Efficiency is another defining benefit. Although the digital planning was completed a few days prior through Glidewell’s DTP department, the clinical execution from guide fabrication to surgery, design, and milling was accomplished in a single appointment. The guided plan was received digitally within a day, the sleeveless guide printed in twenty minutes, surgery completed in about an hour, design in 10 minutes, and milling finished within forty minutes. This level of integration and speed would have been unimaginable only a few years ago. Traditional workflows often require three to four visits and weeks of laboratory coordination.

The patient’s satisfaction reflected the clinical success. She left the office with definitive restorations, avoided the inconvenience of temporaries, and resumed normal activities the same day. Beyond function and esthetics, same-day treatment restored her confidence immediately and minimized postoperative discomfort.

For the clinician, integrating this digital workflow offers both precision and independence.
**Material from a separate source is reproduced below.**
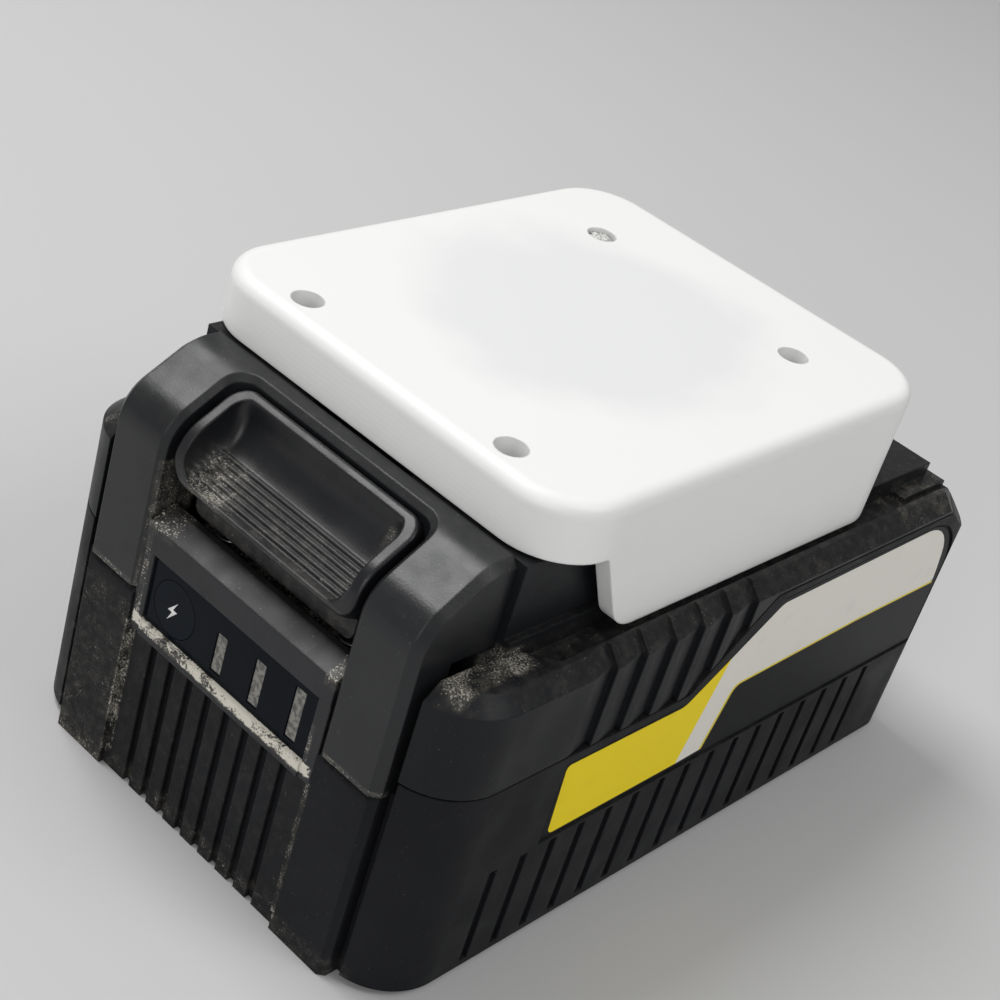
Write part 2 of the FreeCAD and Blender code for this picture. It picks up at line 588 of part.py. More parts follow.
def make_lower_case():
    """The tub that holds the cells, ribbed in front and grooved on its sides."""
    body = new_body("lower_case")
    plan = case_plan("case_half", "side_front", "rear", "front_corner", "rear_corner")
    prism(body, "tub_blank", "XY", "0", "seam_high", [plan])
    dress(body, "tub_foot", "Chamfer", "foot_edge", lambda edge: near(edge.BoundBox.ZMax, "0"))
    rear_top(body, "tub_rear_round")
    block = box_outline("-(leg_foot_width) / 2", "leg_foot_width / 2", "front", "side_front + case_wall")
    prism(body, "front_block", "XY", "0", "frame_foot", [block])
    dress(body, "block_edges", "Chamfer", "block_edge",
          lambda edge: near(edge.CenterOfMass.y, "front") and not near(edge.CenterOfMass.z, "0"))
    above_seam = [
        ("front - 5", "seam_low"),
        ("seam_turn", "seam_low"),
        ("seam_turn + seam_run", "seam_high"),
        ("seam_turn + seam_run", "seam_high + 5"),
        ("front - 5", "seam_high + 5"),
    ]
    prism(body, "seam", "YZ", "-(case_half) - 1", "case_half + 1", [above_seam], cut=True)
    bay = box_outline("-(bay_half)", "bay_half", "front - 1", "inner_front + 1")
    prism(body, "frame_seat", "XY", "frame_foot", "seam_low + 1", [bay], cut=True)
    gauge_seat = box_outline("-(opening_half)", "opening_half", "front - 1", "inner_front + 1")
    prism(body, "gauge_seat", "XY", "gauge_foot", "seam_low + 1", [gauge_seat], cut=True)
    room = case_plan("inner_half", "inner_front", "inner_rear",
                     "front_corner - case_wall", "rear_corner - case_wall")
    prism(body, "cell_room", "XY", "case_wall", "bend_start", [room], cut=True)
    high_room = box_outline("-(inner_half)", "inner_half", "inner_front + 1", "bend_back + rear_wedge")
    prism(body, "cell_room_top", "XY", "bend_start - 1", "seam_high + 1", [high_room], cut=True)
    boss_rooms = [octagon(side, "boss_rear_y", "boss_round / 2 + boss_slack")
                  for side in ("-(boss_across)", "boss_across")]
    prism(body, "boss_rooms", "XY", "bend_start - 1", "seam_high + 1", boss_rooms, cut=True)
    bosses = [octagon(side, along, "boss_round / 2") for side, along in boss_places()]
    prism(body, "bosses", "XY", "case_wall / 2", "boss_top", bosses)
    recesses = [(side, along, "recess_round / 2") for side, along in boss_places()]
    prism(body, "screw_recesses", "XY", "-1", "recess_depth", recesses, cut=True)
    bores = [octagon(side, along, "case_shank / 2 + shank_gap") for side, along in boss_places()]
    prism(body, "screw_bores", "XY", "-1", "boss_top + 1", bores, cut=True)
    crease = both_sides("leg_foot_width / 2", "leg_foot_width / 2 + crease_width",
                        "front - 1", "side_front + crease_depth")
    prism(body, "creases", "XY", "-1", "seam_low + 1", crease, cut=True)
    face = box_outline("-(opening_half)", "opening_half", "front - 1", "rib_face")
    prism(body, "ribbed_face", "XY", "-1", "gauge_foot + 1", [face], cut=True)
    count = pattern_count("opening_width - 2 * rib_pitch", "rib_pitch")
    first = f"-(rib_pitch) * {(count - 1) / 2}"
    groove = box_outline(f"{first} - rib_groove / 2", f"{first} + rib_groove / 2",
                         "front - 1", "rib_face + rib_depth")
    cut = prism(body, "rib_cut", "XY", "-1", "gauge_foot + 1", [groove], cut=True)
    repeat(body, "ribs", cut, "X", "rib_pitch", count)
    side = both_sides("case_half - side_depth", "case_half + 1",
                      "side_front + front_corner + side_pitch - side_groove / 2",
                      "side_front + front_corner + side_pitch + side_groove / 2")
    cut = prism(body, "side_cut", "XY", "foot_edge * 2", "label_foot - label_edge", side, cut=True)
    count = pattern_count("pack_length - front_step - front_corner - rear_corner - 2 * side_pitch",
                          "side_pitch")
    repeat(body, "side_grooves", cut, "Y", "side_pitch", count)
    for name, low, high in (("left", "-(case_half) - 1", "-(case_half) + label_sink"),
                            ("right", "case_half - label_sink", "case_half + 1")):
        prism(body, f"label_panel_{name}", "YZ", low, high, [label_outline("0")], cut=True)
    return body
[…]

The ability to scan, design, and mill screw-retained zirconia crowns in-office elevates quality control and eliminates delays tied to laboratory coordination. The process reduces variability, shortens turnaround time, and keeps the entire restorative sequence within the practice while freeing valuable chair time for additional cases.

This case illustrates the new standard for same-day implant rehabilitation. The combination of Glidewell HT Implants, a sleeveless surgical guide printed in-office, along with the fastmill.io and fastdesign.io systems, allows clinicians to produce definitive screw-retained zirconia restorations immediately after placement without sacrificing accuracy or durability. The pre-attached Ti-base design simplifies fabrication, and the integration of advanced glidewell.io scanning further enhances efficiency.

Ultimately, this workflow emphasizes tissue preservation through precision. The result is a streamlined, minimally invasive approach that delivers both biological integrity, superior esthetics and patient satisfaction.

For today’s clinician, the ability to provide screw-retained, fully sintered zirconia restorations within a single visit represents the culmination of digital evolution. The workflow is efficient, predictable, and transformative, turning what was once exceptional into the new standard of care.